Pictured: An illustration from Mary Shelley's Frankenstein
by Lynd Ward.
We will
have on display a first edition (1818) of Jane Austen's Northanger Abbey in which
she parodies the excesses of the gothic novel, including the Mysteries of Udolpho,
which is also on show in the form of a first edition from 1795.
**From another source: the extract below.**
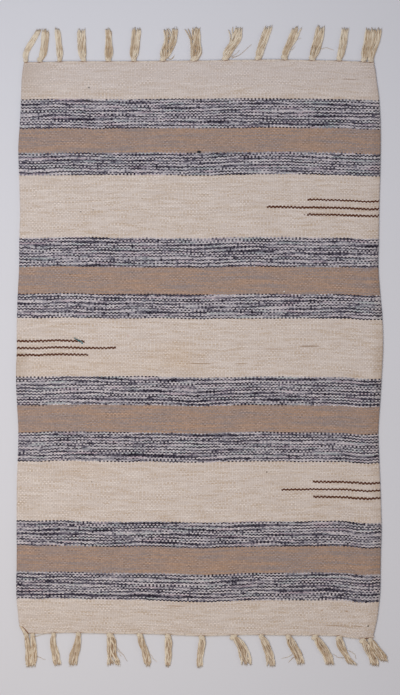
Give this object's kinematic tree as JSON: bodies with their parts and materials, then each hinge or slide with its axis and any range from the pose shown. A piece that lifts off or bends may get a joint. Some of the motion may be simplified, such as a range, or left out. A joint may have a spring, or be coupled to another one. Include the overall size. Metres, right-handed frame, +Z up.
{
  "type": "flat-woven kilim rug with tasselled ends",
  "caption": "Small flat-woven kilim rug, striped across in cream, khaki and mottled blue-grey, with knotted warp-end tassels at both ends, lying flat.",
  "frame": {"origin": "middle of the cloth's flat underside, which lies on the floor", "axes": "+Z up from the floor, +Y along the warps towards the end that is at the top of the picture, +X across the rug"},
  "size_m": [0.6136, 1.0578, 0.0052],
  "materials": {
    "woven_cotton": "matte",
    "fringe_yarn": "matte"
  },
  "bodies": {
    "root": {"rug_field": "woven_cotton", "tassel_top_01": "fringe_yarn", "tassel_top_02": "fringe_yarn", "tassel_top_03": "fringe_yarn", "tassel_top_04": "fringe_yarn", "tassel_top_05": "fringe_yarn", "tassel_top_06": "fringe_yarn", "tassel_top_07": "fringe_yarn", "tassel_top_08": "fringe_yarn", "tassel_top_09": "fringe_yarn", "tassel_top_10": "fringe_yarn", "tassel_top_11": "fringe_yarn", "tassel_top_12": "fringe_yarn", "tassel_top_13": "fringe_yarn", "tassel_top_14": "fringe_yarn", "tassel_top_15": "fringe_yarn", "tassel_bottom_01": "fringe_yarn", "tassel_bottom_02": "fringe_yarn", "tassel_bottom_03": "fringe_yarn", "tassel_bottom_04": "fringe_yarn", "tassel_bottom_05": "fringe_yarn", "tassel_bottom_06": "fringe_yarn", "tassel_bottom_07": "fringe_yarn", "tassel_bottom_08": "fringe_yarn", "tassel_bottom_09": "fringe_yarn", "tassel_bottom_10": "fringe_yarn", "tassel_bottom_11": "fringe_yarn", "tassel_bottom_12": "fringe_yarn", "tassel_bottom_13": "fringe_yarn", "tassel_bottom_14": "fringe_yarn", "tassel_bottom_15": "fringe_yarn"}
  },
  "joints": []
}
Frankenstein was Mary Shelley's later contribution to the genre, here exhibited in a
1934 edition with powerful wood engravings by Lynd Ward.
The
exhibition also features the famous Romantic poets, Wordsworth and Coleridge
(Lyrical ballads 1798), Byron, Shelley and Keats, Burns and Blake.
There
are important early editions, such as William Blake's America, of which only 17
copies survive, as well as some modern interpretations of famous poems.
In
addition, the exhibition contains original handwritten letters by Wordsworth,
Coleridge, Thomas de Quincey, the scientist and poet Sir Humphry Davy, and
Scotland's national poet, Robert Burns. These were all collected by Sir George
Grey.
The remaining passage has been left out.